The impassioned closer “Might Sound Crazy” is anchored by a rigid piano line and features Oddisee, Audio Live, and Ralph Real. Trek finishes the album with one of his better verses dedicated to his young daughter:

“God’s gangstas, good and bad women
Nigga tryin’ to take these ones and stack millions
In a better environment, chillin’
My mind is on my plan to expand and own buildings
So I kick to make my daughter smile, style
‘Cause that’s all that I need to recede and succeed
I remember being told she would get me when I’m gone
But as soon as I got home she hit daddy with the smile
And it’s all worth the while, I heard that my career is self-servant
Would myself serve a better livin’? Not a word, it
I’m bustin’ with a purpose, to let ’em know
If I can win from rockin’ flows then anything is possible
I never think of rockin’ shows for lots of weed and lots of hoes
Fuck if you believe or not, I’ma precede to rock
So baby girl when I’m gone, you can trust
Everything that I do is for you, plus I do it for us”
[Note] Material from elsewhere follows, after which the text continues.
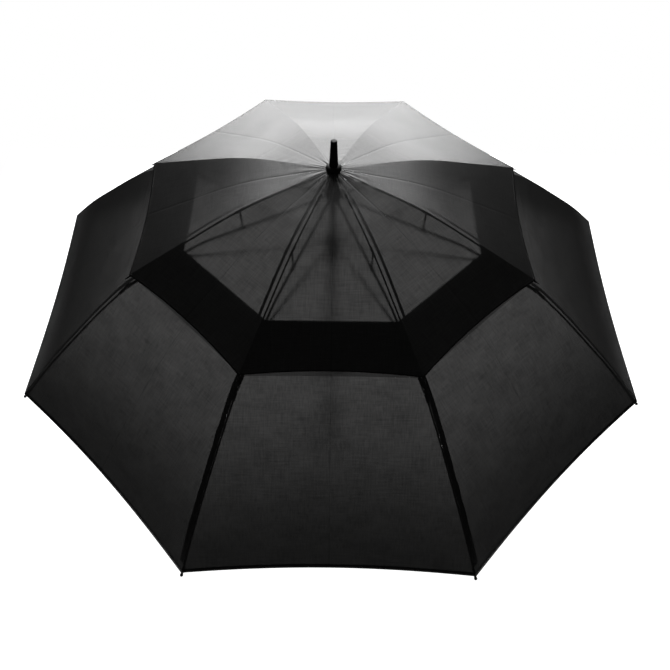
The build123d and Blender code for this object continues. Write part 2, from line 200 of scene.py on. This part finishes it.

“Everything Changed Nothing” is a good listen on all fronts, with unique, inventive production and generally potent rhymes. Trek Life and Oddisee’s collective vision results in an unusually vivid, contemplative worldview, and together they manage to evoke the spirit of California without having to resort to imitating already established sounds. I hate to be so hard on Trek, but despite his clear talent he lacks a defined character at this point. With a little seasoning he and Oddisee might be able to produce something superb that might change something rather than nothing.